### SOURCE DATA
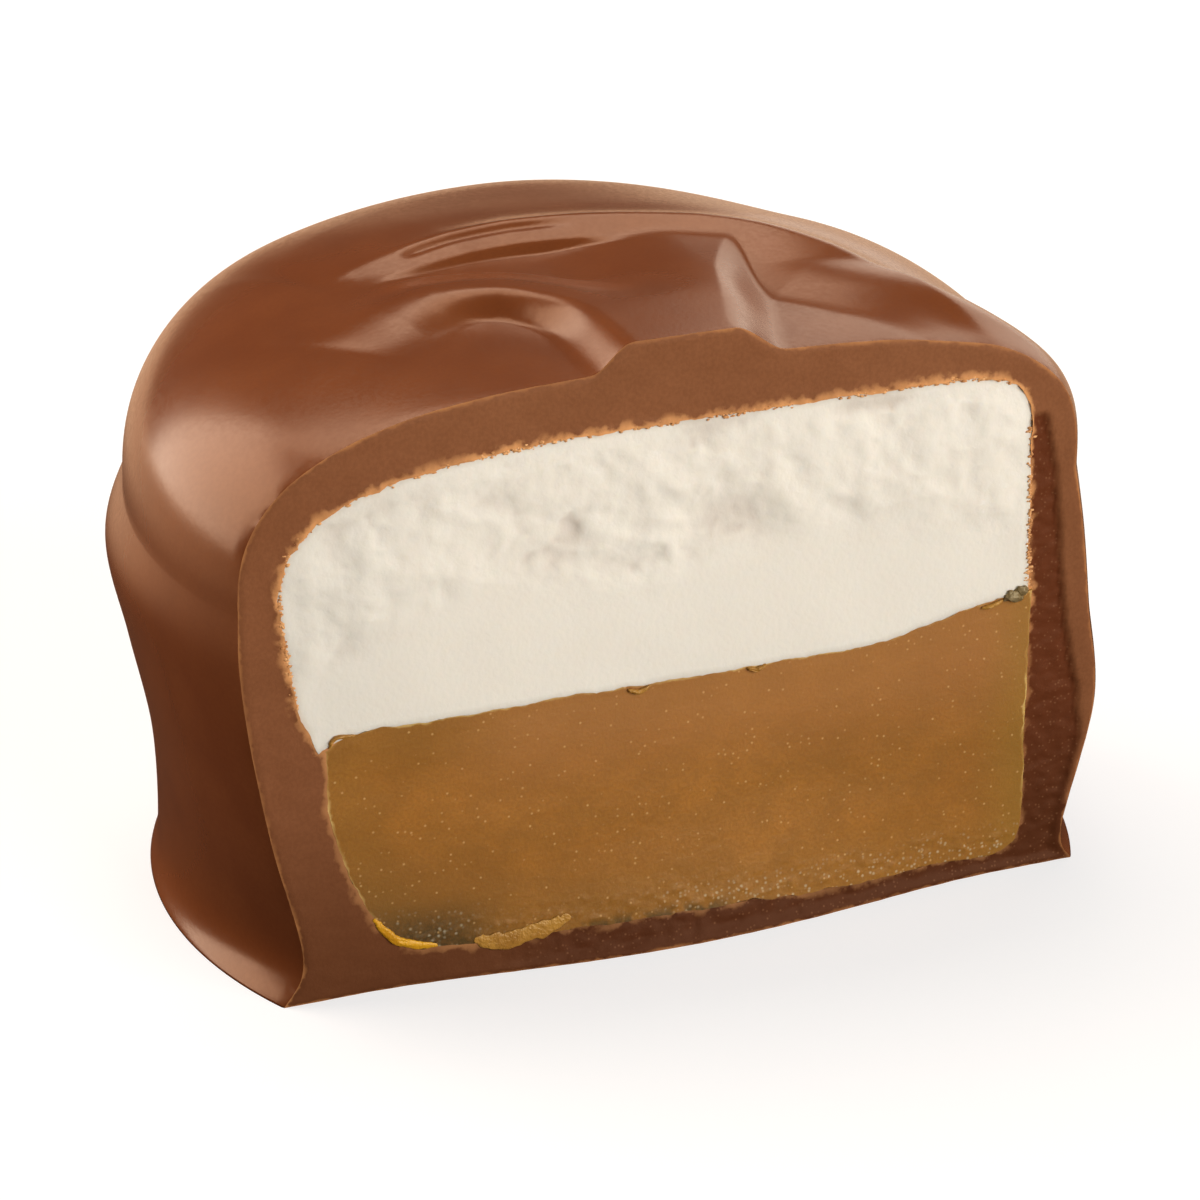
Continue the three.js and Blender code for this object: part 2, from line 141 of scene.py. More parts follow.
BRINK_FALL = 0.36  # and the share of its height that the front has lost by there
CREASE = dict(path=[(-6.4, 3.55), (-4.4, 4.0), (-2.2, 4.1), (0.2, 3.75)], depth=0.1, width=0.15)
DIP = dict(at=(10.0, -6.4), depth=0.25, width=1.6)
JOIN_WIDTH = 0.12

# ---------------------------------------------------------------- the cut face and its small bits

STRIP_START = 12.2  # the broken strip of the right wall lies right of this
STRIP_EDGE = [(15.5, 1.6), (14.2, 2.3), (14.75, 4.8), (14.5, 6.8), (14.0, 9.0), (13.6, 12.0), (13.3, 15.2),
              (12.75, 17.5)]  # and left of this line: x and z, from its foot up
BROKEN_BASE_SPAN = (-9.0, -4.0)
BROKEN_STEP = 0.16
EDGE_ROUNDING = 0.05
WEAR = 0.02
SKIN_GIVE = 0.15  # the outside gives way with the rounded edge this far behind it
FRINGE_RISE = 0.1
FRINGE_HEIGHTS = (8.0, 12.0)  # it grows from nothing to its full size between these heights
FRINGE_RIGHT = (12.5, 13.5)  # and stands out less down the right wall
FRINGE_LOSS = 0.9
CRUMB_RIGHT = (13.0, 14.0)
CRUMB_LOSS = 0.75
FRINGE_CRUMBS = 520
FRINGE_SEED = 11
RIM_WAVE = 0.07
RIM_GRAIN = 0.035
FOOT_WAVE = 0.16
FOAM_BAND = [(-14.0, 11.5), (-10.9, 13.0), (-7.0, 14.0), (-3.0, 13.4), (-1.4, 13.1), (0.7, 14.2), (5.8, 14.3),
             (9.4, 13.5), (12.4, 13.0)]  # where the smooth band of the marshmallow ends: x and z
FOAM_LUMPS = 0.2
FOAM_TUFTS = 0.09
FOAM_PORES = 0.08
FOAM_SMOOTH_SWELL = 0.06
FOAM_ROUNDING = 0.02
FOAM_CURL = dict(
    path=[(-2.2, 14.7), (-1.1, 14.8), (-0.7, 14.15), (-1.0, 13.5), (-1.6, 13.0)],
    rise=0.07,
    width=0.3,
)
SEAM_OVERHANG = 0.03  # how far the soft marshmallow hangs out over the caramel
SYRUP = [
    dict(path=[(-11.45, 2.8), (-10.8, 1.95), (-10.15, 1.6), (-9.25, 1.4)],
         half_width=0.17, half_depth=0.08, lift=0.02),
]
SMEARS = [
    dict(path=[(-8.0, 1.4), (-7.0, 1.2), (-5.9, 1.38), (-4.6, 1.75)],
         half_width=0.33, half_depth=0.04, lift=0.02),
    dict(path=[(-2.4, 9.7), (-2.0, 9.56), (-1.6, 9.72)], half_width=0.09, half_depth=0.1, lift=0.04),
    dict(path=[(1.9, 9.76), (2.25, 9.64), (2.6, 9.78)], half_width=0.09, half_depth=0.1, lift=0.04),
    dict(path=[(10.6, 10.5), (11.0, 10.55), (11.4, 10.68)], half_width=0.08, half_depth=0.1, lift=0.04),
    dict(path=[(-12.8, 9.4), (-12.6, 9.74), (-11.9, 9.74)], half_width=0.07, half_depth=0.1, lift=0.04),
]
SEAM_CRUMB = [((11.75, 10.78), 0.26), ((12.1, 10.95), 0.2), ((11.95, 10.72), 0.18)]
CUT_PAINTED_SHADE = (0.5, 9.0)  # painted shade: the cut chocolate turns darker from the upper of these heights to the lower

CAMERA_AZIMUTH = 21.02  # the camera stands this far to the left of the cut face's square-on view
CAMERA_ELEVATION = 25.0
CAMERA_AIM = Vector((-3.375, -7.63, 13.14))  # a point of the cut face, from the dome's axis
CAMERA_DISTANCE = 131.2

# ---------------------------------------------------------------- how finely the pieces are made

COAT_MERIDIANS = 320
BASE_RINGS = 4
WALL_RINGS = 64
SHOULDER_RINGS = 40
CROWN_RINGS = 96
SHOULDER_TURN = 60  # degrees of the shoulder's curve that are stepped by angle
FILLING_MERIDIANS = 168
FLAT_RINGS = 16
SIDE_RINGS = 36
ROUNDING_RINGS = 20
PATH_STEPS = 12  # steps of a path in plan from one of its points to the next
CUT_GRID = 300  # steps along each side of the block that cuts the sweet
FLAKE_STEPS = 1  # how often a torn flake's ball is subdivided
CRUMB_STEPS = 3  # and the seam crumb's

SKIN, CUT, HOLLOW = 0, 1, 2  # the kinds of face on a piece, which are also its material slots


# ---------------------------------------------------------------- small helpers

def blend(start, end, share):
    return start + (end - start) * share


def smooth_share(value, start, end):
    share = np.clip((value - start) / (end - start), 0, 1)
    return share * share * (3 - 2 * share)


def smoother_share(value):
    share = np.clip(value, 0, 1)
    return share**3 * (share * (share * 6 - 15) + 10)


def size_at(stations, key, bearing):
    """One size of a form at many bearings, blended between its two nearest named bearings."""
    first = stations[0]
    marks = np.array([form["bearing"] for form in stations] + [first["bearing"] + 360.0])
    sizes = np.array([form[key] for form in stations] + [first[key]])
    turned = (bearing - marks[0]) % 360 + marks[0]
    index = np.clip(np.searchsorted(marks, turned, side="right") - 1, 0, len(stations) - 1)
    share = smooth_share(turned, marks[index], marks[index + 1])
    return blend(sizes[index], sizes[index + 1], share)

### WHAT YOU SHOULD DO
Print, please, the lines from the first line of the material through the line that contains "its small bits", exactly as written and with nothing added.

### RESULT OF THE EXERCISE
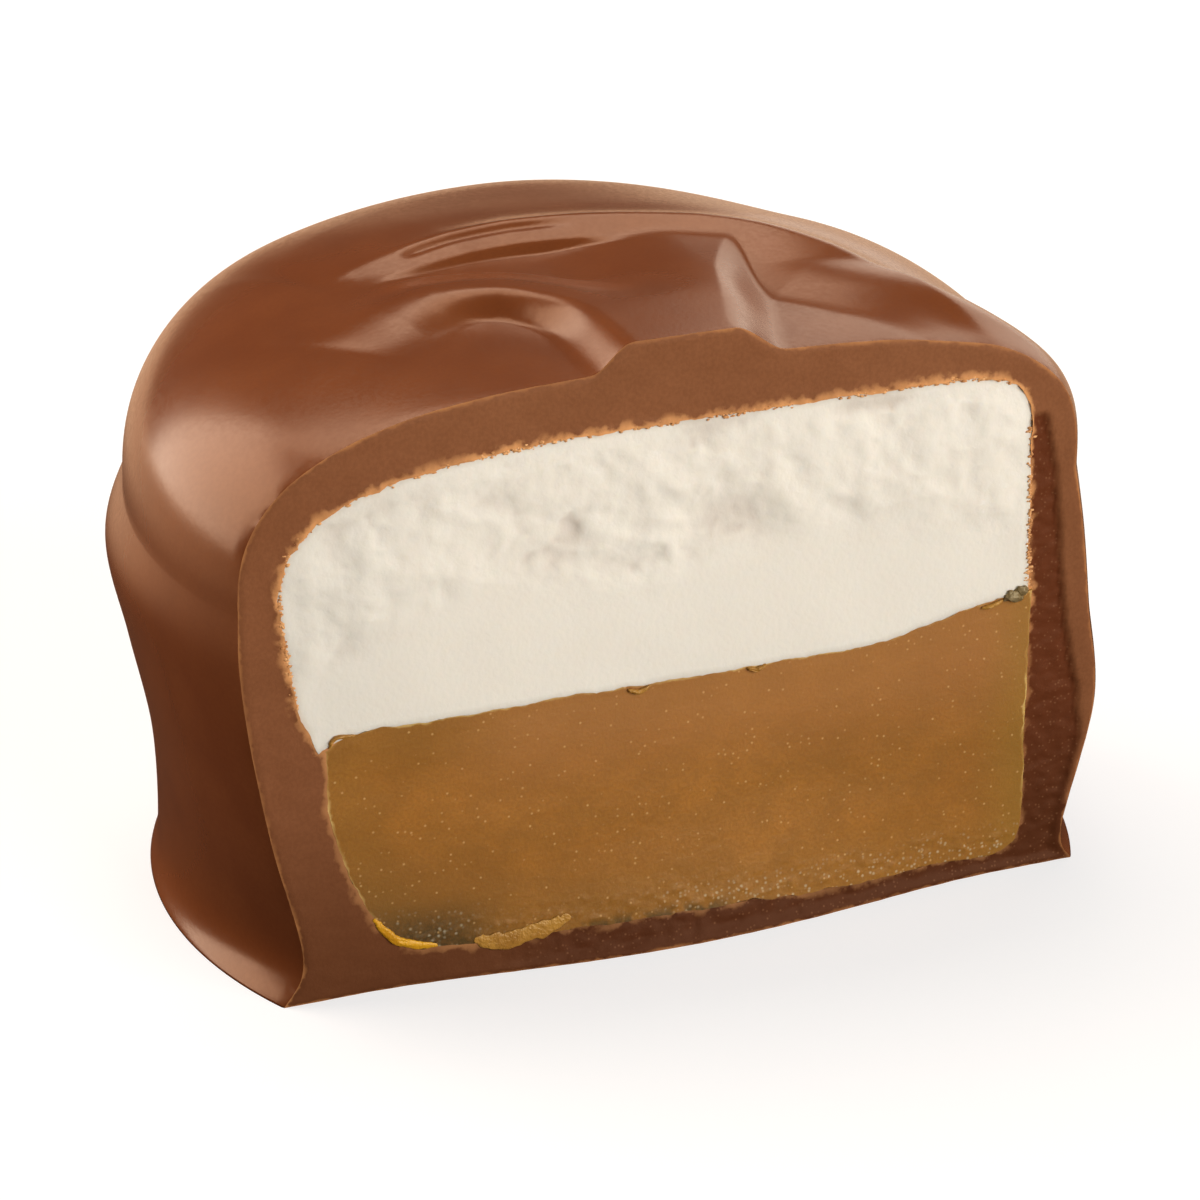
Continue the three.js and Blender code for this object: part 2, from line 141 of scene.py. More parts follow.
BRINK_FALL = 0.36  # and the share of its height that the front has lost by there
CREASE = dict(path=[(-6.4, 3.55), (-4.4, 4.0), (-2.2, 4.1), (0.2, 3.75)], depth=0.1, width=0.15)
DIP = dict(at=(10.0, -6.4), depth=0.25, width=1.6)
JOIN_WIDTH = 0.12

# ---------------------------------------------------------------- the cut face and its small bits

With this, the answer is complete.